--- EXERCISE TASK ---
Read the data and repeat all of it exactly.

--- INFORMATION PROVIDED ---
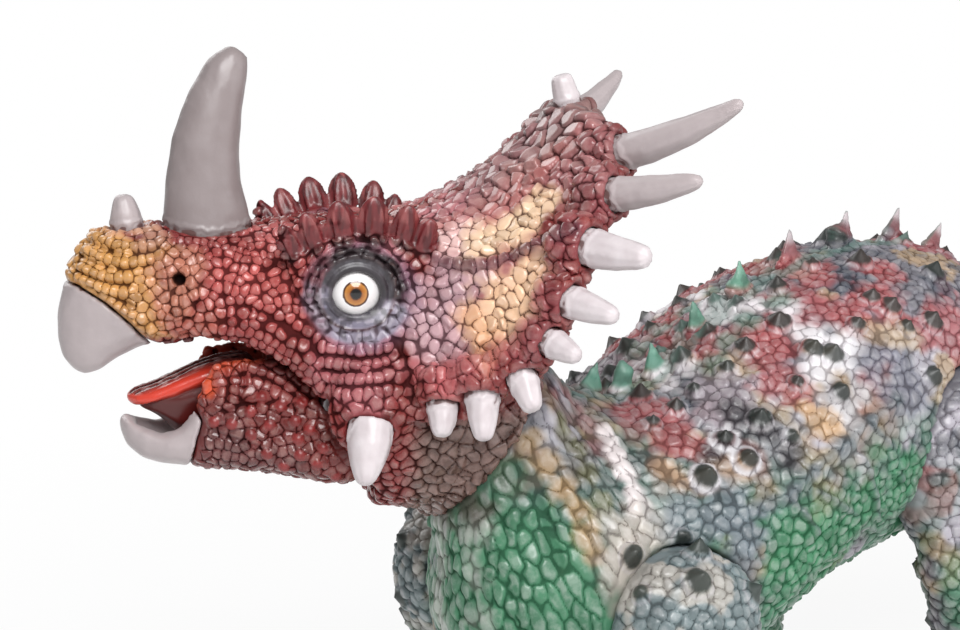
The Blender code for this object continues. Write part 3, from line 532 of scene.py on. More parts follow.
def paintedVinyl(name, s):
    made, tree, shader = newMaterial(name)
    crown, place = layerOf(tree, "crown"), placeOf(tree)
    marks = noise(tree, place, s["markMm"], 4.0, Roughness=0.6)
    # every scale has its own tone
    shift = span(tree, layerOf(tree, "scale"), 0, 1, 0.82 * s["value"], 1.2 * s["value"])
    paint = addNode(tree, "VertexColor", {"layer_name": "paint"})
    toned = addNode(tree, "HueSaturation", {"Saturation": s["saturation"], "Value": shift, "Color": paint})
    # dark paint in the grooves: partly the toy's wash, partly painted shade
    depth = span(tree, crown, 0.12, 0.5, s["washAndShade"], 0.0, interpolation_type="SMOOTHSTEP")
    washedAndShaded = mixed(tree, depth, toned, mixed(tree, 1.0, toned, s["washAndShadeTint"], "MULTIPLY"))
    # pale paint on the crowns: partly dry-brushed paint, partly painted highlight
    top = span(tree, crown, 0.70, 0.98, 0.0, 1.0)
    brushedAndHighlit = solve(tree, "MULTIPLY", top, span(tree, marks, 0.40, 0.62, 0.0, s["brushAndHighlight"]))
    pale = mixed(tree, 0.55, toned, s["brushAndHighlightTint"], "SCREEN")
    feed(tree, shader, {
        "Base Color": mixed(tree, brushedAndHighlit, washedAndShaded, pale),
        "Roughness": span(tree, crown, 0.2, 0.8, s["roughGroove"], s["roughCrown"]),
        "Normal": relief(tree, noise(tree, place, s["grainMm"], 2.0), 0.25, 0.05),
        "IOR": s["ior"],
        # the varnish sits on the crowns, and the grooves between them, with their wash and painted shade, are flat
        "Specular IOR Level": span(tree, crown, 0.2, 0.6, 0.08, 0.5),
        "Coat Weight": span(tree, crown, 0.35, 0.7, 0.0, 0.25),
        "Coat Roughness": 0.2,
    })
    return made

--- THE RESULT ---
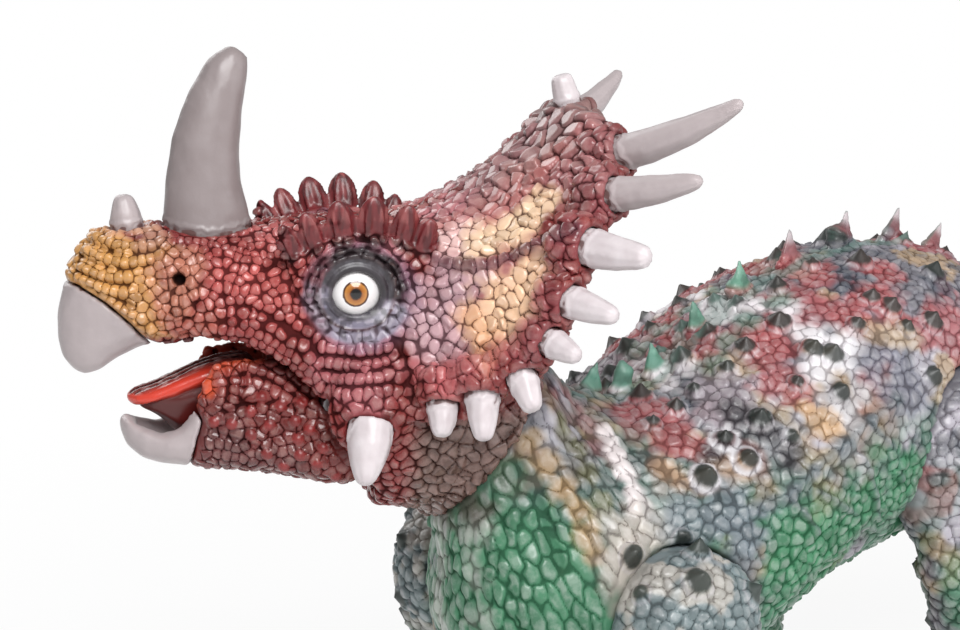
The Blender code for this object continues. Write part 3, from line 532 of scene.py on. More parts follow.
def paintedVinyl(name, s):
    made, tree, shader = newMaterial(name)
    crown, place = layerOf(tree, "crown"), placeOf(tree)
    marks = noise(tree, place, s["markMm"], 4.0, Roughness=0.6)
    # every scale has its own tone
    shift = span(tree, layerOf(tree, "scale"), 0, 1, 0.82 * s["value"], 1.2 * s["value"])
    paint = addNode(tree, "VertexColor", {"layer_name": "paint"})
    toned = addNode(tree, "HueSaturation", {"Saturation": s["saturation"], "Value": shift, "Color": paint})
    # dark paint in the grooves: partly the toy's wash, partly painted shade
    depth = span(tree, crown, 0.12, 0.5, s["washAndShade"], 0.0, interpolation_type="SMOOTHSTEP")
    washedAndShaded = mixed(tree, depth, toned, mixed(tree, 1.0, toned, s["washAndShadeTint"], "MULTIPLY"))
    # pale paint on the crowns: partly dry-brushed paint, partly painted highlight
    top = span(tree, crown, 0.70, 0.98, 0.0, 1.0)
    brushedAndHighlit = solve(tree, "MULTIPLY", top, span(tree, marks, 0.40, 0.62, 0.0, s["brushAndHighlight"]))
    pale = mixed(tree, 0.55, toned, s["brushAndHighlightTint"], "SCREEN")
    feed(tree, shader, {
        "Base Color": mixed(tree, brushedAndHighlit, washedAndShaded, pale),
        "Roughness": span(tree, crown, 0.2, 0.8, s["roughGroove"], s["roughCrown"]),
        "Normal": relief(tree, noise(tree, place, s["grainMm"], 2.0), 0.25, 0.05),
        "IOR": s["ior"],
        # the varnish sits on the crowns, and the grooves between them, with their wash and painted shade, are flat
        "Specular IOR Level": span(tree, crown, 0.2, 0.6, 0.08, 0.5),
        "Coat Weight": span(tree, crown, 0.35, 0.7, 0.0, 0.25),
        "Coat Roughness": 0.2,
    })
    return made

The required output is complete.